When everything else in the world fails you, Jesus won’t. When everything else in the world fades, Jesus won’t. When everything else in the world changes, Jesus won’t. When all of us and everyone in the world runs out of time, Jesus doesn’t. When everything else dies, Jesus doesn’t, at least not permanently. He is the same yesterday, today and forever, and even time has no authority over him! He is the King of the Universe, and his promises will be fulfilled no matter what, because no one nor nothing has supremacy over him.
The Jews asked him, didn’t they? They asked this question, “Who do you make yourself out to be?” I’m God. More than ever before, this is exactly what he’s claiming. Listen, I know we’re afraid of death. We’re afraid because it’s certain that it will come at some point. We’re afraid because, in another sense, it’s uncertain: we don’t know exactly when or how it will come. But hear Jesus’ words. He’s not saying this just to make you happy even though it may not be true. He has no need to appease you with false promises. Throughout all the Bible, including Abraham, we see God’s people putting their trust in God, and he has yet to fail them. And, ultimately, Jesus is not bound by anything, not even time. You can trust his words! “Truly, truly, I say to you, if anyone keeps my word, he will never see death.” He will never be separated from God again.
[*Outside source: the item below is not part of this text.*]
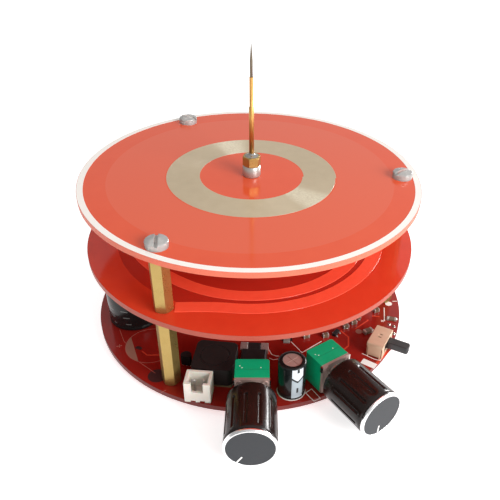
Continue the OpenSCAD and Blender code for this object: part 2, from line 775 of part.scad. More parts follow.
// Side of the folded shell, with a rounded bend at each end of the roof
module shell_side(bend_r) {
    translate([-switch_len / 2, 0]) square([switch_len, switch_h - bend_r]);
    translate([-switch_len / 2 + bend_r, 0]) square([switch_len - 2 * bend_r, switch_h]);
    for (s = [-1, 1]) translate([s * (switch_len / 2 - bend_r), switch_h - bend_r])
        circle(r = bend_r, $fn = 32);
}
module switch_shell() {
    corner = shell_t + 0.15;
    flap_h = switch_h - 1.3;
    color("tan") difference() {
        intersection() {
            linear_extrude(switch_h) round_rect(switch_w, switch_len, 0.2);
            rotate([90, 0, 90]) linear_extrude(2 * switch_w, center = true) shell_side(2 * shell_t);
        }
        translate([-switch_w / 2 + shell_t, -switch_len / 2 + shell_t, -eps])
            cube([switch_w - 2 * shell_t, switch_len - 2 * shell_t, switch_h - shell_t]);
        translate([0, -window_len / 2, lever_z - stop_play])
            cube([switch_w, window_len, lever_h + 2 * stop_play]);
        // Two pierced marks in the roof
        for (s = [-1, 1]) translate([-0.5, 0.65 * s - 0.2, switch_h - 1]) cube([1, 0.4, 2]);
        // Open corners between the folded sides and end flaps
        for (sx = [-1, 1], sy = [-1, 1])
            translate([sx * switch_w / 2 - corner, sy * switch_len / 2 - corner, -eps])
                cube([2 * corner, 2 * corner, flap_h]);
        // Notched ends above the board
        for (s = [-1, 1]) translate([-switch_w / 2 + 0.9, s * switch_len / 2 - 1, -eps])
            cube([switch_w - 1.8, 2, 0.6]);
    }
}
module switch_slider() {
    nose = 0.5;
    color([0.12, 0.12, 0.13]) translate([0, switch_travel / 2, 0]) {
        translate([-switch_w / 2 + shell_t + slide_play, -slide_len / 2, base_t + slide_play])
            cube([switch_w - 2 * shell_t - 2 * slide_play, slide_len, slide_h]);
        translate([switch_w / 2 - shell_t - slide_play - eps, 0, lever_z]) linear_extrude(lever_h)
            polygon([
                [0, -lever_w / 2], [lever_len + shell_t - nose, -lever_w / 2],
                [lever_len + shell_t, -lever_w / 2 + nose], [lever_len + shell_t, lever_w / 2 - nose],
                [lever_len + shell_t - nose, lever_w / 2], [0, lever_w / 2]
            ]);
    }
}
module switch_pins() { color("silver") at_switch() round_leads(switch_leads, base_t); }

// ---- Power header, in a frame at its middle: +X outwards
module header_housing() {
    floor_t = 1.4;
    notch_w = 3.3;
    notch_depth = 3.2;
    color("ivory") at_header() difference() {
        linear_extrude(header_h) round_rect(header_w, header_len, 0.3);
        translate([-header_w / 2 + header_wall, -header_len / 2 + header_wall, floor_t])
            cube([header_w - 2 * header_wall, header_len - 2 * header_wall, header_h]);
        translate([header_w / 2 - header_wall - eps, -notch_w / 2, header_h - notch_depth])
            cube([header_wall + 1, notch_w, notch_depth + 1]);
        // Two recesses at the foot of the front wall
        for (s = [-1, 1]) translate([header_w / 2 - 0.5, s * 1.3 - 0.7, -eps])
            cube([1, 1.4, 0.6]);
        for (p = header_leads) translate([p[0] - pin_w / 2, p[1] - pin_w / 2, -eps])
            cube([pin_w, pin_w, floor_t + 2 * eps]);
    }
}
module header_pins() {
    tip = 0.25;
    pin_len = board_t + lead_out + header_h - 1.6;
    color("silver") at_header() for (p = header_leads)
        translate([p[0], p[1], -board_t - lead_out]) {
            translate([-pin_w / 2, -pin_w / 2, 0]) cube([pin_w, pin_w, pin_len]);
            translate([0, 0, pin_len - eps])
                cylinder(r1 = pin_w / 2, r2 = pin_w / 2 - tip, h = tip * 1.6, $fn = 24);
        }
}

// ---- Standing capacitors
can_foot = 0.05;
// Half outline of a can with its rolled groove, shrunk by t
function can_outline(d, h, t) = let (r = d / 2 - t, z = t + can_foot) [
    [0, z], [r - 0.25, z], [r, z + 0.25], [r, 1.2], [r - 0.2, 1.6], [r, 2],
    [r, h - t - 0.5], [r - 0.5, h - t], [0, h - t]
];
module can(d, h) {
    vent_w = 0.3;
    color("silver") difference() {
        rotate_extrude() polygon(can_outline(d, h, sleeve_t));
        for (a = [25, 115]) rotate(a) translate([-d * 0.3, -vent_w / 2, h - sleeve_t - 0.2])
            cube([d * 0.6, vent_w, 1]);
    }
}
module sleeve(d, h) {
    color([0.1, 0.1, 0.12]) difference() {
        rotate_extrude() polygon(can_outline(d, h, 0));
        rotate_extrude() polygon(can_outline(d, h, sleeve_t));
        translate([0, 0, h - 1]) cylinder(r = d * 0.34, h = 2);
        translate([0, 0, -1]) cylinder(r = d * 0.4, h = 1 + sleeve_t + can_foot + eps);
    }
}
module reservoir_can() { at_big_cap() can(big_cap_d, big_cap_h); }
module reservoir_sleeve() { at_big_cap() sleeve(big_cap_d, big_cap_h); }
module reservoir_leads() { color("silver") at_big_cap() round_leads(big_leads, sleeve_t + can_foot); }
module filter_can() { at_small_cap() can(small_cap_d, small_cap_h); }
module filter_sleeve() { at_small_cap() sleeve(small_cap_d, small_cap_h); }
module filter_leads() { color("silver") at_small_cap() round_leads(small_leads, sleeve_t + can_foot); }

// ---- Power choke: a square moulded ferrite block, its drum's edge just showing
// in the top, on a terminal base
choke_base_t = 0.8;
module choke_core() {
    drum_r = choke_w * 0.34;
    groove_w = 0.15;
    groove_depth = 0.5;
    core_h = choke_h - choke_base_t;
    color([0.16, 0.13, 0.13]) at_choke() translate([0, 0, choke_base_t]) difference() {
        linear_extrude(core_h) round_rect(choke_w, choke_w, 1.8);
        translate([0, 0, core_h - groove_depth]) difference() {
            cylinder(r = drum_r + groove_w, h = groove_depth + 1);
            translate([0, 0, -eps]) cylinder(r = drum_r, h = groove_depth + 1 + 2 * eps);
        }
    }
}
module choke_base() {
    color("darkkhaki") at_choke() {
        linear_extrude(choke_base_t) round_rect(choke_w - 0.4, choke_w - 0.4, 0.6);
    }
}

// ---- Power transistor: a moulded block whose neck stands between two broad
// terminals at the rear
power_depth = 5.6;
neck_depth = 3.2;
neck_w = 3.8;
terminal_play = 0.05;
module power_transistor() {
    edge = 0.4;
    color([0.1, 0.1, 0.11]) at_power() {
        translate([-power_depth / 2, 0, 0]) rotate([90, 0, 90])
            linear_extrude(power_depth) polygon([
                [-power_w / 2, 0], [power_w / 2, 0], [power_w / 2, power_h * 0.55],
                [power_w / 2 - edge, power_h], [-power_w / 2 + edge, power_h],
                [-power_w / 2, power_h * 0.55]
            ]);
        translate([-power_depth / 2 - neck_depth, -neck_w / 2, 0])
            cube([neck_depth + eps, neck_w, power_h - 0.3]);
    }
}
module power_leads() {
    lead_t = 0.5;
    lead_w = power_w / 2 - neck_w / 2 + 0.2;
    color("silver") at_power() for (s = [-1, 1])
        translate([-power_depth / 2 - neck_depth, s * (neck_w / 2 + terminal_play + lead_w / 2), 0]) {
            translate([0, -lead_w / 2, power_h - 0.3 - lead_t])
                cube([neck_depth - terminal_play, lead_w, lead_t]);
            translate([0, -lead_w / 2, 0]) cube([lead_t, lead_w, power_h - 0.3 - eps]);
        }
}

// ---- Signal transistor: a flat-faced moulded body on three leads
signal_r = 1.6;
signal_h = 3.4;
signal_stand = 0.8;
lead_depth = 0.4;
module signal_transistor() {
    color([0.1, 0.1, 0.11]) at_signal() translate([0, 0, signal_stand]) difference() {
        linear_extrude(signal_h) difference() {
            circle(r = signal_r);
            translate([signal_r * 0.55, -signal_r]) square(2 * signal_r);
        }
        for (p = signal_leads_at)
            translate([p[0], p[1], -eps]) cylinder(r = p[2], h = lead_depth + eps, $fn = 24);
    }
}
module signal_leads() {
    color("silver") at_signal() round_leads(signal_leads_at, signal_stand + lead_depth);
}

// ---- Moulded diode with a broad folded terminal at each end
diode_len = 4.3;
diode_w = 3.4;
diode_h = 2.2;
terminal_w = 2.1;
terminal_t = 0.25;
module diode_body() {
    color([0.12, 0.12, 0.13]) at_diode() translate([0, 0, diode_h / 2])
        cube([diode_len, diode_w, diode_h], center = true);
}
module diode_terminals() {
    color("silver") at_diode() for (s = [-1, 1]) scale([s, 1, 1]) translate([diode_len / 2, 0, 0])
        rotate([90, 0, 0]) translate([0, 0, -terminal_w / 2]) linear_extrude(terminal_w) polygon([
            [0, 0], [1.1, 0], [1.1, terminal_t], [terminal_t, terminal_t],
            [terminal_t, diode_h / 2], [0, diode_h / 2]
        ]);
}

// ---- Surface-mounted transistor with three gull-wing legs
sot = [2.9, 1.3, 1];
module gull_wing(w) {
    reach = 0.55;
    t = 0.15;
    rotate([90, 0, 0]) translate([0, 0, -w / 2]) linear_extrude(w) polygon([
        [0, sot[2] / 2], [reach / 2, sot[2] / 2], [reach / 2, t], [reach, t],
        [reach, 0], [reach / 2 - t, 0], [reach / 2 - t, sot[2] / 2 - t], [0, sot[2] / 2 - t]
    ]);
}
module switch_transistor() {
    color([0.12, 0.12, 0.13]) at_switch_transistor() translate([0, 0, sot[2] / 2 + 0.08])
        cube(sot, center = true);
}
module switch_transistor_legs() {
    color("silver") at_switch_transistor() {
        for (s = [-1, 1]) translate([s * 0.95, -sot[1] / 2, 0]) rotate(-90) gull_wing(0.4);
        translate([0, sot[1] / 2, 0]) rotate(90) gull_wing(0.4);
    }
}

// ---- Chip resistors and capacitors
module chip_bodies() {
    color("darkslategray") for (c = chips) on_rim(c[0], c[1], c[2]) let (size = c[3])
        translate([0, 0, size[2] / 2])
            cube([size[0] * (1 - 2 * chip_end), size[1], size[2]], center = true);
}
module chip_ends() {
    color("silver") for (c = chips, s = [-1, 1]) on_rim(c[0], c[1], c[2]) let (size = c[3])
        translate([s * size[0] * (1 - chip_end) / 2, 0, size[2] / 2])
            cube([size[0] * chip_end, size[1], size[2]], center = true);
}

module solder_joints() {
    color("silver") intersection() {
        union() {
            at_left_pot() joints(concat(pot_leads, pot_legs));
            at_right_pot() joints(concat(pot_leads, pot_legs));
            at_switch() joints(switch_leads);
            at_header() joints(header_leads);
            at_big_cap() joints(big_leads);
            at_small_cap() joints(small_leads);
            at_signal() joints(signal_leads_at);
        }
        cylinder(r = board_r - 0.1, h = control_z, $fn = 128);
    }
}

control_board();
primary_board();
secondary_board();
primary_winding();
secondary_winding();
lower_spacers();
upper_spacers();
top_screws();
foot_screws();
electrode_socket();
electrode_nut();
electrode_solder();
electrode_rod();
electrode_needle();
left_pot_body();
left_pot_bracket();
left_pot_bush();
left_pot_pins();
left_shaft();
left_knob();
left_knob_ring();
left_knob_disc();
right_pot_body();
right_pot_bracket();
right_pot_bush();
right_pot_pins();
right_shaft();
right_knob();
right_knob_ring();
right_knob_disc();
at_switch() switch_base();
at_switch() switch_shell();
at_switch() switch_slider();
switch_pins();
header_housing();
header_pins();
reservoir_can();
reservoir_sleeve();
reservoir_leads();
filter_can();
filter_sleeve();
filter_leads();
choke_core();
choke_base();
power_transistor();
power_leads();
signal_transistor();
signal_leads();
diode_body();
diode_terminals();
switch_transistor();
switch_transistor_legs();
chip_bodies();
chip_ends();
solder_joints();
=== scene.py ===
import bpy
import bmesh
import json
import math
from mathutils import Matrix, Vector


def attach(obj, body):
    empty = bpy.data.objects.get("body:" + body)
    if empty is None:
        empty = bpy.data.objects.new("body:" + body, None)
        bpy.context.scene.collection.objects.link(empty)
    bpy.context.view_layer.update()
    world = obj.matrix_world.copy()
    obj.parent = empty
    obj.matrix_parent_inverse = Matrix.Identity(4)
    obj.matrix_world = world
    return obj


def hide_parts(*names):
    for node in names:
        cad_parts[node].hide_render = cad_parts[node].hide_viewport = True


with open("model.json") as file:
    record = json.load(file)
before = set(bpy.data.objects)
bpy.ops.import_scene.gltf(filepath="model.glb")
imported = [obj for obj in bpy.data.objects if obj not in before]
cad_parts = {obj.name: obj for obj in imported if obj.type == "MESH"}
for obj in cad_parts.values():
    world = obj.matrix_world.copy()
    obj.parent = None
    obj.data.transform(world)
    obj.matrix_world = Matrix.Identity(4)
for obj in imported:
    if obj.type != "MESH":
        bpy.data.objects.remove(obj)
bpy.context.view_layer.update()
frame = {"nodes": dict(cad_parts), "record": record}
cad = frame["nodes"]
record = frame["record"]
bodyOf = {node: body for body, nodes in record["behaviour"]["bodies"].items() for node in nodes}
slotOf = {part["node"]: part["material_slot"] for part in record["subparts"]}
mm = 0.001
print("frame loaded with", len(cad), "nodes")

# camera, lights and floor, in metres unless the camera's own millimetres
view = {"position": (12.804, -166.573, 133.998), "target": (12.804, 0.0, 7.951), "roll": 2.434,
        "lens": 44.546, "shift": (-0.08, 0.08)}
skyLook = {"towards": (0.75, 0.1, 0.35), "dim": 0.36, "bright": 0.85}
lamps = [
    {"name": "frontLamp", "power": 3.5, "size": (0.36, 0.24), "at": (0.42, -0.34, 0.27),
     "aim": (0, 0, 0.03), "diffuse": True},
    {"name": "stripLamp", "power": 1.1, "size": (0.22, 0.05), "at": (0.276, 0.205, 0.096),
     "aim": (0.004, -0.058, 0.016), "diffuse": False},
]
floorLook = {"size": 4.0, "low": 0.90, "high": 0.93, "glow": 0.62}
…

Have you listened to Jesus’ plea? Have you turned from your sin and believed upon Jesus, and what he has accomplished for us in his death and resurrection? And if you have, my question is this: have you become indifferent to the glory of Jesus? Are you in AWE of him?! Struck speechless?! Or have you become apathetic in your worship of him? Just ponder who Jesus is. To think that this God-man is so powerful and Kingly and glorious that not even time can limit him. He is the ultimate promise-keeper and the ultimate promise-fulfiller. All of God’s promises find their Yes in him. That means every promise God makes and every promise Jesus makes will be a “Yes.” Jesus will never break a promise, you can rest assured.